== Requirement ==
Go through the data below and gather each line containing "rigid".
--- Begin ---
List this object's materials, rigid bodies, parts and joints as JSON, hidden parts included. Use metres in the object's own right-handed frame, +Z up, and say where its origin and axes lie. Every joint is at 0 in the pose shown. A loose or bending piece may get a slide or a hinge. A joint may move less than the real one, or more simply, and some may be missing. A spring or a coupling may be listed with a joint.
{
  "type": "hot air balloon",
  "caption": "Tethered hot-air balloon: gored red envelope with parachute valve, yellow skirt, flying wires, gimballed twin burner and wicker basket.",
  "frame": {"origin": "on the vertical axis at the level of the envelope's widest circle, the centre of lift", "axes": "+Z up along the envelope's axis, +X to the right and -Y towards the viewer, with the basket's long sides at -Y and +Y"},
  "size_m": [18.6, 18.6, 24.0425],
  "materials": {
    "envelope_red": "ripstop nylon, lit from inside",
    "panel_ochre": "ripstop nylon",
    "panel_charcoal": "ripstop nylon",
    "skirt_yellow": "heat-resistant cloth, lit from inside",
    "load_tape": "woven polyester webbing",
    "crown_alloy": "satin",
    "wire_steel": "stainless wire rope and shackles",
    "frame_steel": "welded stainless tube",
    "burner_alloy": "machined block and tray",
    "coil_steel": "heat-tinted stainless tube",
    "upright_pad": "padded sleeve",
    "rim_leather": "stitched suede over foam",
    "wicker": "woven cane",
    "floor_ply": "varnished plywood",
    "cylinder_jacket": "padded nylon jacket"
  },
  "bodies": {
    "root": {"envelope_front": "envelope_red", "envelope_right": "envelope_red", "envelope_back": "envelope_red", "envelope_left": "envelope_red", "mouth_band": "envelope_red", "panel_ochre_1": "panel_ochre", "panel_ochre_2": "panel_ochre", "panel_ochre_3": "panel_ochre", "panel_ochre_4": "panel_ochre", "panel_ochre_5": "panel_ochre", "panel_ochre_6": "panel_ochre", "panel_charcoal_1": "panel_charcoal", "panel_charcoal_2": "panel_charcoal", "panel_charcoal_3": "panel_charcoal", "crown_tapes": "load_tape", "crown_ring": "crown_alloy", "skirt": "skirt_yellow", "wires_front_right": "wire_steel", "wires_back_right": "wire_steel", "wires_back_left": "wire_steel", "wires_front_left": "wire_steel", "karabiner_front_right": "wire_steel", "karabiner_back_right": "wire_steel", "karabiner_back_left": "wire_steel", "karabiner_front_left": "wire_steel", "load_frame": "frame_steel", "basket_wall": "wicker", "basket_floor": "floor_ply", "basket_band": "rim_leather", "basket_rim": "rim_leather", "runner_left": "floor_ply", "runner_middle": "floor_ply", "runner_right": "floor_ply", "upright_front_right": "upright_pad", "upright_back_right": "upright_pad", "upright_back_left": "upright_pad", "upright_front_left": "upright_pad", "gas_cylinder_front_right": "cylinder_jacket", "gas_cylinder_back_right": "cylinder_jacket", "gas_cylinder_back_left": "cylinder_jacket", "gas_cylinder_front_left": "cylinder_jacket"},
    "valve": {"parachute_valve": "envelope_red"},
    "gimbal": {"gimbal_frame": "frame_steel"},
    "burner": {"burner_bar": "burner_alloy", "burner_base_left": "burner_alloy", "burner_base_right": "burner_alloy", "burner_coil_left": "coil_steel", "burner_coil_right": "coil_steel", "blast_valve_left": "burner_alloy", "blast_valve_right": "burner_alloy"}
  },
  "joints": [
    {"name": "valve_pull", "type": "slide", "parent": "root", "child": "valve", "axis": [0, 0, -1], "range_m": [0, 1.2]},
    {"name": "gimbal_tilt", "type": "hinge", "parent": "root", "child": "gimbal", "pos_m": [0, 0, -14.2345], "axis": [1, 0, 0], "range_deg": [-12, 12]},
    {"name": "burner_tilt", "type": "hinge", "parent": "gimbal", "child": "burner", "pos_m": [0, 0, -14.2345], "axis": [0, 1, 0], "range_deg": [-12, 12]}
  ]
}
--- End ---
--- Begin ---
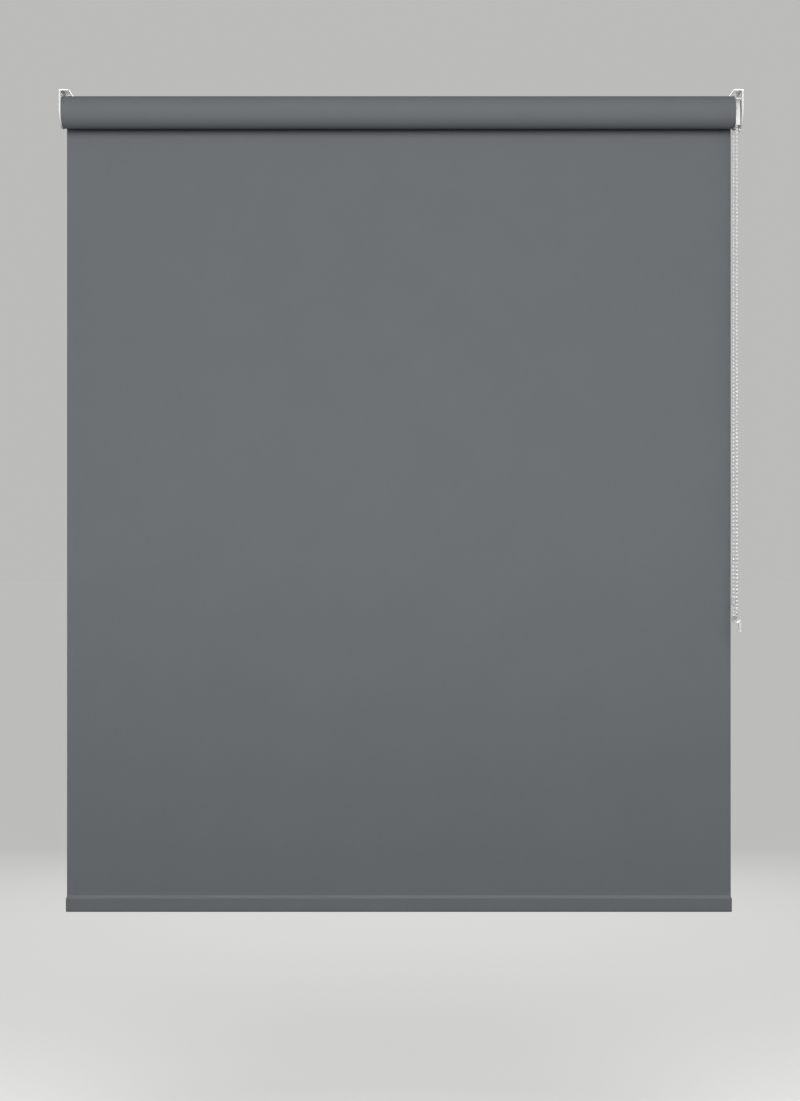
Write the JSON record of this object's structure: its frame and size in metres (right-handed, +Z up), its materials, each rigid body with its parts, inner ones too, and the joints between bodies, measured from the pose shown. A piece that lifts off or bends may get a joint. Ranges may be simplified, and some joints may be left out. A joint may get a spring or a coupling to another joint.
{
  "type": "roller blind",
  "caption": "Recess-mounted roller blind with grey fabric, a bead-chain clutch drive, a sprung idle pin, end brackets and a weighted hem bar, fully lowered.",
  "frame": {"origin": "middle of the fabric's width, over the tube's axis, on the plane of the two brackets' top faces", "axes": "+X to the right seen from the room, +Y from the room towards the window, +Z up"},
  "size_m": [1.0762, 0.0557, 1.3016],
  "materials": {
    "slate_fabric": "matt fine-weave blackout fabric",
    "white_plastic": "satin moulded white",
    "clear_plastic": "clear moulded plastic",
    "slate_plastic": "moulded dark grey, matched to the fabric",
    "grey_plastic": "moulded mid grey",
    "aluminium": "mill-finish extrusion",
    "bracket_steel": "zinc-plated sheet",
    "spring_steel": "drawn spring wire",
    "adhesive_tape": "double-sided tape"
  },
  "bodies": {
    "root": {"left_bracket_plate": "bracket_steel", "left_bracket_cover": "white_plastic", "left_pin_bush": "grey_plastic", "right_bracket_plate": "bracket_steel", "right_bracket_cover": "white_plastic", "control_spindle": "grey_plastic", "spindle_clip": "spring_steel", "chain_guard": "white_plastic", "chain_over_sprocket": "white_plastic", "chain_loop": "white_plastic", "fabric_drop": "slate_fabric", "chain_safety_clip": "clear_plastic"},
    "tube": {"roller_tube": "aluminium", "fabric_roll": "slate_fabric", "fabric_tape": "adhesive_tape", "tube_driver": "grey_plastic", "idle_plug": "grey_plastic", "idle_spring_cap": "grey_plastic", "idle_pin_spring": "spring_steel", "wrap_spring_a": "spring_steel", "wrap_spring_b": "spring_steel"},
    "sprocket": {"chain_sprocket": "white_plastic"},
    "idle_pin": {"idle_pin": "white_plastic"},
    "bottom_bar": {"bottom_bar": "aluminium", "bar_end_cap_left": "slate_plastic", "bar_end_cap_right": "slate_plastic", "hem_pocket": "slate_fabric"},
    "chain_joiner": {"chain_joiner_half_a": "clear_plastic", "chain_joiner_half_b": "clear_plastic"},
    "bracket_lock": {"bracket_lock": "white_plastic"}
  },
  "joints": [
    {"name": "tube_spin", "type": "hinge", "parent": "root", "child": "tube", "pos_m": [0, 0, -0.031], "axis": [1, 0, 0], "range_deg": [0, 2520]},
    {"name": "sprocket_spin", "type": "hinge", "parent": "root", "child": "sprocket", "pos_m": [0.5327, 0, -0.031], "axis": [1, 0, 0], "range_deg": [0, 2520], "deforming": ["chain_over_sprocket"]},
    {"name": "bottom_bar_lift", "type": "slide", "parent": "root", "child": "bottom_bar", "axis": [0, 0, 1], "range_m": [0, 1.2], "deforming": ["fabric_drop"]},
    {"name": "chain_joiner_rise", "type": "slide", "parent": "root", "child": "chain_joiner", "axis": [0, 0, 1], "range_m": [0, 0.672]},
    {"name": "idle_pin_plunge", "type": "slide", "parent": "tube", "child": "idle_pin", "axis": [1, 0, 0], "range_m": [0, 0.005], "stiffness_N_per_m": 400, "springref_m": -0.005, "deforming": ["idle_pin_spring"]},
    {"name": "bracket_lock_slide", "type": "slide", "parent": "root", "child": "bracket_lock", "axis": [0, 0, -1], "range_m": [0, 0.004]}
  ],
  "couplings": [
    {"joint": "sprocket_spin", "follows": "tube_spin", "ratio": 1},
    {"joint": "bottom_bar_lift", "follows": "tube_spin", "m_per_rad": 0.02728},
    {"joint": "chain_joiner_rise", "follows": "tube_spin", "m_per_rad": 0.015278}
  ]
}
--- End ---
== Solution to this exercise ==
List this object's materials, rigid bodies, parts and joints as JSON, hidden parts included. Use metres in the object's own right-handed frame, +Z up, and say where its origin and axes lie. Every joint is at 0 in the pose shown. A loose or bending piece may get a slide or a hinge. A joint may move less than the real one, or more simply, and some may be missing. A spring or a coupling may be listed with a joint.
Write the JSON record of this object's structure: its frame and size in metres (right-handed, +Z up), its materials, each rigid body with its parts, inner ones too, and the joints between bodies, measured from the pose shown. A piece that lifts off or bends may get a joint. Ranges may be simplified, and some joints may be left out. A joint may get a spring or a coupling to another joint.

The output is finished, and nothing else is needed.